After the American Civil War, some Adventists refocused their energy from the abolition of slavery to the Southern work, which, in part, meant ministering to the now-free Black population.

Although the church did not initially have a cohesive strategy for the Southern work, there were soon many Black Adventists.

The first ordained Black Adventist pastor was Charles Marshall Kinny, who had been born into slavery in 1855 and heard Ellen White and J.N. Loughborough speak in Reno, Nevada, in 1878. Kinny became an Adventist later that year and attended what is now Pacific Union College in the 1880s. In 1888, he moved to St. Louis, Missouri, preaching and ministering to the Black community.

There was one Adventist Church there at the time, and as Kinny was successful in evangelizing the Adventist message to the Black community, the demographics of the church began to change.

The Adventist Church in St. Louis, unsettled by the changing demographics of the congregation, reacted negatively toward Black people who tried to attend. Kinny left to continue his ministry in Kentucky, but carried with him the sting of the racism he had experienced.

Ellen White herself visited the church after Kinny left and was so disturbed by the racism she witnessed there that she was compelled to write to the General Conference leadership, “Our Duty to the Colored People,” which sternly called on churches and leaders to treat Black attendees with dignity and respect.

Similar tensions were growing across America, with white congregants separating themselves to form churches apart from their Black fellow Adventists.
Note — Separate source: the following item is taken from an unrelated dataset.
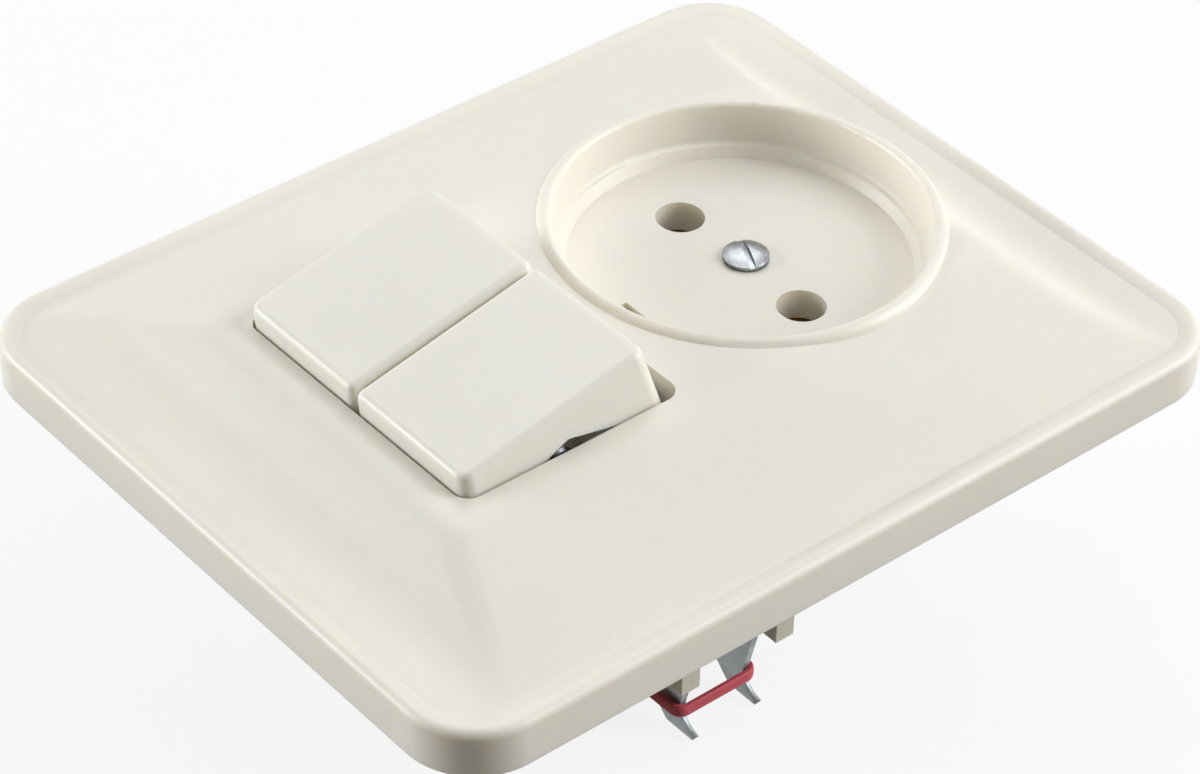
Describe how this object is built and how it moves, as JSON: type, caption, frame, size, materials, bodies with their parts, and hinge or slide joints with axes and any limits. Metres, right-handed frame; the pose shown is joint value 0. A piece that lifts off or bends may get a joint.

In the aftermath of a failed reconstruction, the Adventist Church struggled as it filled not only with recently freed Black congregants and abolitionists, but also with white people from both the North and South who were entrenched in racist cultural norms.

Integrated Adventist churches became increasingly rare, and they also became more dangerous. Churches were threatened by angry mobs, and Black congregants could not worship without facing risks to their safety or experiencing prejudice from within the pews.

Adventist missionaries in the South faced increased danger to the point where some decided to return to the North for their own safety. Others began to be swayed by Southern rhetoric and racism themselves.

This is why, just four years after Ellen White admonished GC leaders that Black Adventists should not be excluded from places of worship, she wrote this: “In regard to white and colored people worshiping in the same building, this cannot be followed as a general custom with profit to either party — especially in the South. The best thing will be to provide the colored people who accept the truth with places of worship of their own, in which they can carry on their services by themselves. Let them understand that this plan is to be followed until the Lord shows us a better way.”

Unfortunately, as Calvin B. Rock, Ph.D., stated, the meaning of “a better way” changed from “when we figure out a safer approach” to “when Jesus returns.” The church quickly shifted from taking an active role in dismantling systems of oppression to distancing itself from issues of justice and worse, perpetuating the injustice of the world in its own spaces.

Michael Campbell, an Adventist historian, wrote during his time as professor of religion at Southwestern Adventist University, “Adventism goes from being a church that's abolitionist and very activist ... many of our pioneers were participants on the underground railroad. But we get to the point in the early 20th century, by the early 1940s, where we have to have separate Black and white conferences. We have Black and white sections of the cafeteria at the GC, most of our schools became Black and white.”

So how did this happen? If Adventism was originally so closely tied with the abolitionist movement, how did it become one of the very last Christian denominations to desegregate in the 1960s?

As the Adventist Church became more institutional and drifted closer to its fundamentalist Christian neighbors in the early and mid-20th century — who had not only not been abolitionists but had upheld slavery as a God-given institution — it became slower and slower to act in support of the pleas for equity from its Black membership.

Years of requests for a specific department in the GC that would provide support and resources for Black Adventist ministers finally resulted in the “Negro Department,” which itself took another nine years before it got its first Black director.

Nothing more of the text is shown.